Jesus came to preach a kingdom of abundance, not so that we could greedily hoard it all, but so that we could all share what we have and provide for each other out of that abundance.
This is exactly what the early Christians did:
All the believers were one in heart and mind. No one claimed that any of their possessions was their own, but they shared everything they had. With great power the apostles continued to testify to the resurrection of the Lord Jesus. And God’s grace was so powerfully at work in them all that there were no needy persons among them. For from time to time those who owned land or houses sold them, brought the money from the sales and put it at the apostles’ feet, and it was distributed to anyone who had need. (Acts 4:32-35)

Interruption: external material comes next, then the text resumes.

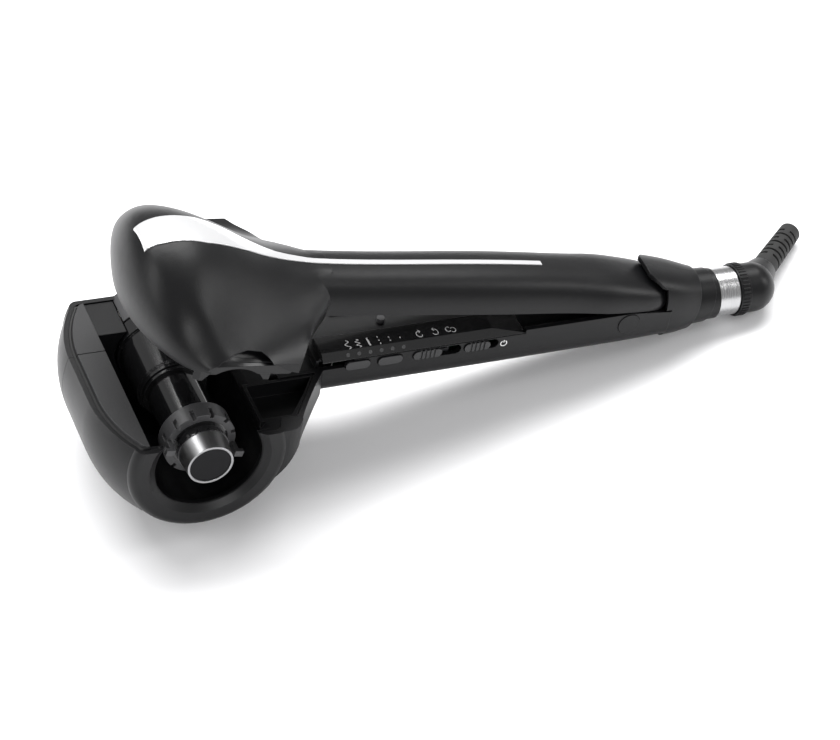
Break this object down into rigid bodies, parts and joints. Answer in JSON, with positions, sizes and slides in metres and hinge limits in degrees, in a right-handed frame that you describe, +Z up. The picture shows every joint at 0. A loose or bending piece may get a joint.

In the coming decades it will be increasingly important that God’s people live out of a place of abundance – sharing what we have, giving to those in need, not taking more than we need. The fear of scarcity has no place in the kingdom of heaven. But if we want to prevent widespread scarcity of resources (necessities, not just luxuries), then we need to take this as seriously as the early church did. We must redefine “enough.” We must reprioritize our wants and our needs. We must celebrate and become good stewards of the blessings we have from God in Christ. And we must be willing to share with those in need.
I’m not perfect at any of this. In fact, I’ve gotten lazier about these things in the last few years. But it’s up to each one of us to make little changes that will make a big impact.
That’s an ancient word/phrase meaning “Lord, come quickly.” It could mean we want Christ to return and for the kingdom of heaven to be fully realized as promised at the end of Revelation. Or it could mean that we need God to act in a big way, to show up and put everything to right.
As we proceed into a potentially ominous future, I believe this prayer is critical for God’s people. It reminds us who is ultimately in charge. It reminds us that this isn’t heaven yet. It reminds us of the hope we have in Christ Jesus that one day all will be made new.